Gravatar Great sermon!

But this couldn't have been THE Samuel Seabury, the first US bishop: the dates are wrong. Bishop Seabury lived from 1706 to 1764. The sermon must have been by one of his many illustrious descendants.

What a wonderful website this is! Thanks.


Gravatar Sorry, Ivan, but the Samuel Seabury who was the first Anglican Bishop in the United States lived from 1729 to 1796. I believe the date given at the top of the web site where the sermon is refers to the date of the collection the sermon appears in.


Gravatar This is a sermon by Bishop Seabury's son, the Rev. Dr. Samuel Seabury, collected by Bishop Seabury's grandson, William.

Rome did not adopt the Immaculate Conception of Mary until 1854, long after the first Samuel Seabury died.

But it is still a great sermon--thanks for posting it.


Gravatar Ha! I correct myself--this Samuel Seabury was the Grandson of Bishop Seabury, not the son, and William the great-grandson.

Why couldn't they have been more creative in their naming pattern?

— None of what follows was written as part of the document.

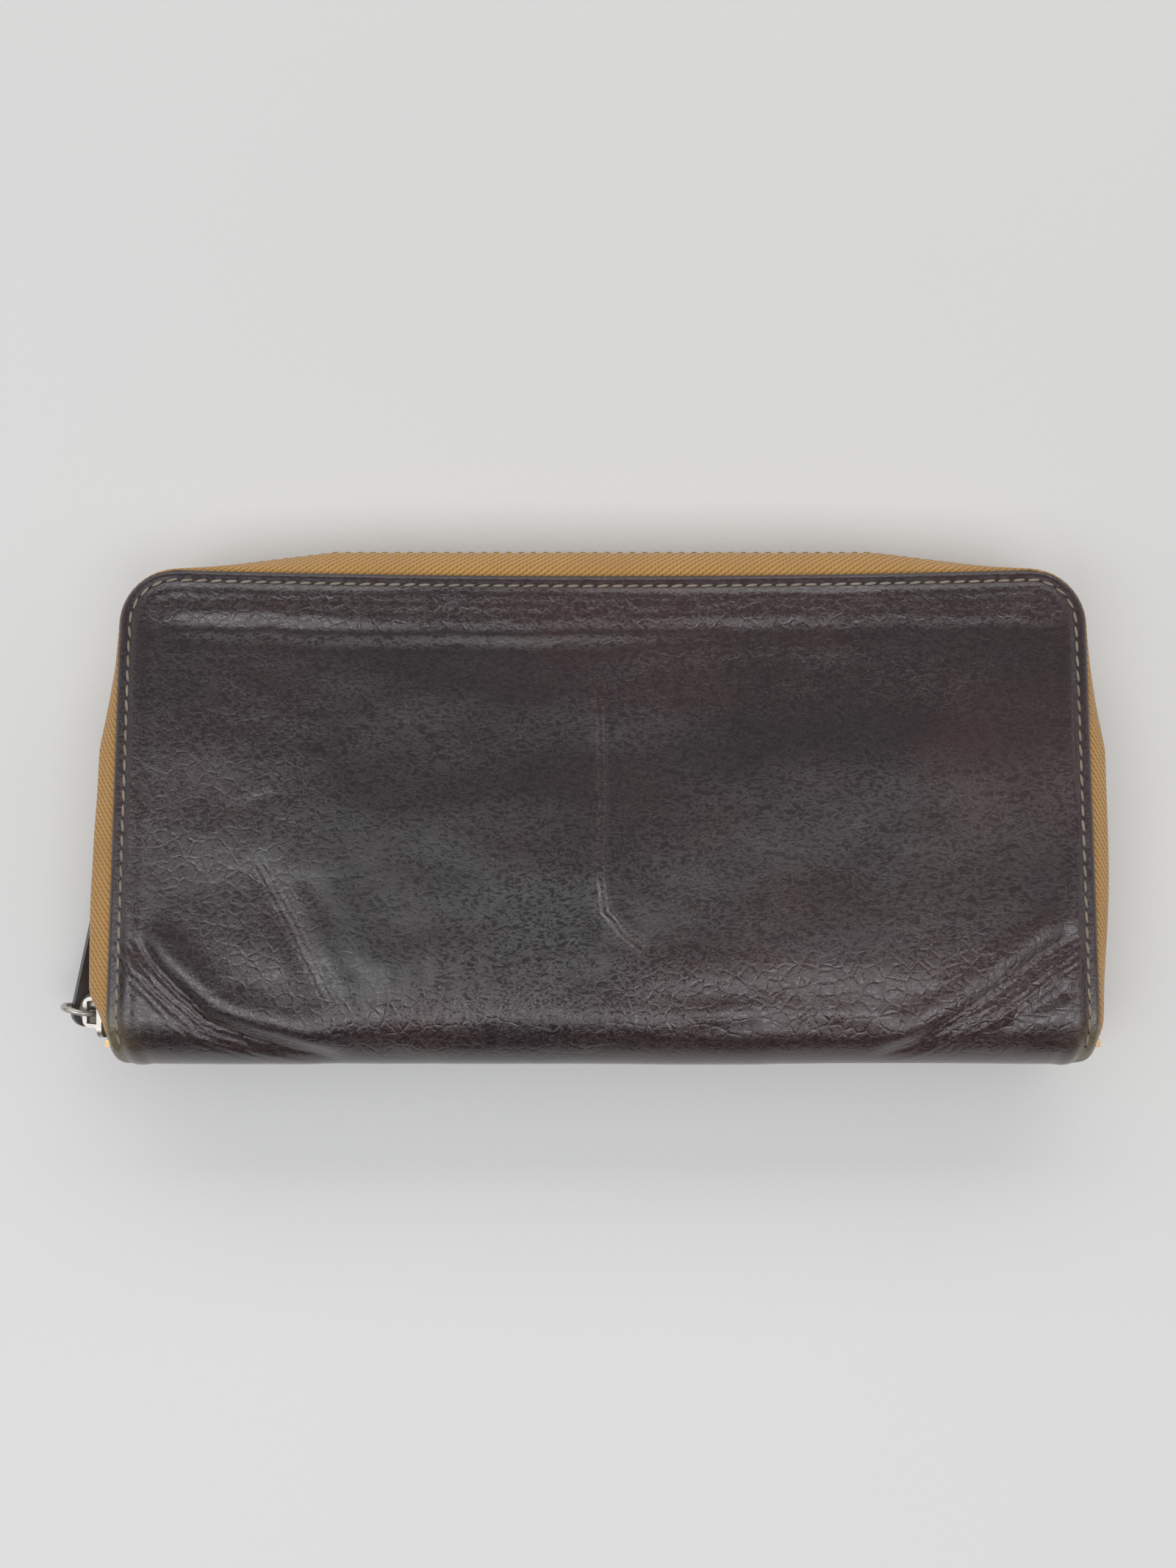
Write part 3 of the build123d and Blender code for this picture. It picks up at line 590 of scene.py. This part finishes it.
def wrapped_sheet(columns, rows, inset, outer, inner, relief):
    """One sheet that runs from the back's zip edge round the spine to the front's zip edge."""
    bm = bmesh.new()
    bmesh.ops.create_grid(bm, x_segments=columns, y_segments=rows, size=1)
    wear = bm.verts.layers.float.new("wear")
    crackle = bm.verts.layers.float.new("crackle")
    grime = bm.verts.layers.float.new("grime")
    crease = bm.verts.layers.float.new("crease")
    creased = bm.verts.layers.float.new("creased")
    for vert in bm.verts:
        run = run_at((vert.co.y + 1) / 2, inset)
        y, z, out = wrap(run, outer)
        side = 2 * clustered((vert.co.x + 1) / 2, 0.35) - 1
        x = side * half_width_at(y, inset)
        rise = relief(x, y, run)
        front = soft_step(FLAT_RUN + 0.5 * ROUND_RUN, FLAT_RUN + ROUND_RUN, run)
        vert.co = (x, y + rise * out[0] - front * top_dip(x, y), z + rise * out[1])
        vert[wear] = worn_amount(x, y)
        vert[crackle] = crackle_amount(x, y) * front + 0.15 * (1 - front)
        vert[grime] = grime_amount(x, y)
        vert[crease], strength = creases_near(x, y)
        vert[creased] = strength * front
    bmesh.ops.recalc_face_normals(bm, faces=bm.faces)
    upper = [face for face in bm.faces if face.calc_center_median().z > THICK * 0.9]
    if sum(face.normal.z for face in upper) < 0:
        bmesh.ops.reverse_faces(bm, faces=bm.faces)
    bmesh.ops.solidify(bm, geom=list(bm.faces), thickness=inner - outer)
    return bm


def worn_amount(x, y):
    """Where hands and pockets have rubbed the leather: edges, corners and spine ends."""
    edge = edge_distance(x, y) / MM
    amount = 0.5 * bell(edge, 2.0)
    amount += 0.9 * bell(math.hypot(abs(x) - HALF_WIDTH, y + ZIP_SIDE) / MM, 10.0)
    amount += 0.45 * bell((y + ZIP_SIDE) / MM, 4.0)
    amount += 0.35 * soft_step(36 * MM, 41 * MM, y)
    amount += 0.5 * soft_step(0.0, 1.0, noise.noise(Vector((x / MM / 17, y / MM / 12, 4.0))))
    return min(max(amount, 0.0), 1.0)


def grime_amount(x, y):
    """Paler, greenish rubbed leather round the two spine corners."""
    corner = math.hypot(abs(x) - HALF_WIDTH + 0.5 * MM, y + 45 * MM) / MM
    along_edge = bell(edge_distance(x, y) / MM - 1.4, 1.3) * (1 - soft_step(-44 * MM, -30 * MM, y))
    return min((0.8 if x < 0 else 0.6) * bell(corner, 4.5) + 0.5 * along_edge, 1.0)


def cover_relief(x, y, run):
    """Relief of the cover: worn in front and round the spine, pressed flat at the back."""
    front = soft_step(FLAT_RUN + 0.35 * ROUND_RUN, FLAT_RUN + 0.75 * ROUND_RUN, run)
    if run < FLAT_RUN:
        edge = edge_distance(x, y) / MM
        rub = 0.06 * noise.noise(Vector((x / MM / 12, y / MM / 10, 3.0))) - 0.06
        return (rub - 0.35 * max(0.0, 1 - edge / 0.9) ** 2 - 0.15 * bell(edge - 2.1, 0.6)) * MM
    edge = (HALF_WIDTH - abs(x)) / MM
    roll = -0.35 * max(0.0, 1 - edge / 0.9) ** 2 * MM
    return roll * (1 - front) + leather_relief(x, y) * front


def lining_relief(x, y, run):
    """Slight unevenness of the lining."""
    return -0.04 * MM * (1 + noise.noise(Vector((x / MM / 15, run / MM / 12, 5.0))))


def make_cover():
    """Cover leather, one piece round the spine, with a painted cut edge."""
    bm = wrapped_sheet(204, 232, 0.0, 0.0, LEATHER - 0.05 * MM, cover_relief)
    cover = new_piece("leather_cover", bm)
    cover.data.materials.append(cover_leather)
    cover.data.materials.append(edge_paint)
    for face in cover.data.polygons:
        x, y, z = face.center
        depth = min(z, THICK - z) if y > BEND_Y else MID - math.hypot(y - BEND_Y, z - MID)
        edge = edge_distance(x, y)
        if edge < 0.12 * MM or (edge < 0.5 * MM and depth > 0.3 * MM):
            face.material_index = 1
    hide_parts("back_cover", "front_cover")
    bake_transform(cover)
    return cover


def make_lining():
    """Lining, one piece round the inside of the spine."""
    bm = wrapped_sheet(60, 110, 0.6 * MM, LINING_OUT, LINING_IN - 0.04 * MM, lining_relief)
    lining = new_piece("leather_lining", bm)
    lining.data.materials.append(lining_leather)
    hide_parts("back_lining", "front_lining")
    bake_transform(lining)
    return lining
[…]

Gravatar If I can defend the Roman Catholic position on this doctrine as opposed to the views of Samuel Seabury fils, I would point out that a) this doctrine was very much the product of applying Reason (which Seabury calls "scholastic speculation") to the data of Scripture and Tradition. Seabury asserts that the strongest statement made in Scriptures about the Blessed Virgin Mary is her assertion in the Magnificat that "He that is mighty hath done to me great things, and holy is His name." But the text that is normally taken as teh primary evidence for the Immiaculate Conception is Luke 1:28, translated by the Authorised Version as "Hail, thou that art highly favoured", but by the Douay-Rheims (following Jerome's Vulgate) as "Hail, full of grace." The Catholic version seems better justified, as both words of the Greek "Chaire kecharitomene" are based on "charis" or "grace". Thus a literal reading would be something like, "Grace to you who are highly graced". Now the question is, how could Mary be "full of grace" before the coming of the saviour? Only if God had somehow purified her or preserved her from sin in anticipation of Christ's saving work.

While scholastic writers like Duns Scotus worked out the logic of this in great detail, the teaching is implicit in many of the early Fathers and the hymns and liturgies of the early Eastern Church. The Church - Eastern and Western - has celebrated the Conception of Mary as a holy day from the earliest times. The principal reason the Orthodox Church rejects the Immaculate Conception (aside from their rejection of it as an imposition of Roman authority) is because the reject the Western Church's teaching on original sin - which orthodox Anglicans, presumably, accept.

Thus, the Immaculate Conception was not the result of Rome "making it up as it goes along", but the product of centuries of reflection (Reason) on the Gospel of Luke (Scripture) and the liturgy, hymns, and patristic writings (Tradition) of the early Church.